I looked at him, tall, in-shape, toned. Why do you need this? You are this, I thought. “Sure,
but not too much, it’s my last bottle,” I responded.

He grabbed the bottled, spraying three or four squirts on him, and handed it back before walking out of the locker room. The smell of the cologne mixed with the smell of sweat and teenage boy that hung around the room and I just stood there, bottle in hand, alone in the locker room.

When the train arrived at my stop the doors opened and the teenage boy pushed past me onto the platform. I walked behind him while we both made our way through the train station and towards the street. As we walked the intensity of his cologne lessened and I began to smile as that memory faded back to its deep place in my mind.

And in this moment I remembered I no longer wore the cologne of my middle school years, nor did I have to visit middle school locker rooms or go to gym class. I remembered that my waist size hadn’t been a 33 since high school and my jeans no longer needed hemming, because now I am taller.

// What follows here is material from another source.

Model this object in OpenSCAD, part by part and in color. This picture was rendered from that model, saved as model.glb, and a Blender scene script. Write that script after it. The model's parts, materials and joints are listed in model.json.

Once we both got to the street level, the teenage boy went right and I went left. A winter breeze hit me in the face, pushing past me and towards the boy’s direction as he headed to his destination. A homeless man sat on the street with no sign in hand but rather a warm cup of coffee, a mother pushed a stroller past me while talking loudly on her phone, and a car honked while sitting at a stop sign in front of me.

Life kept moving, I kept moving, and all I could do was smile.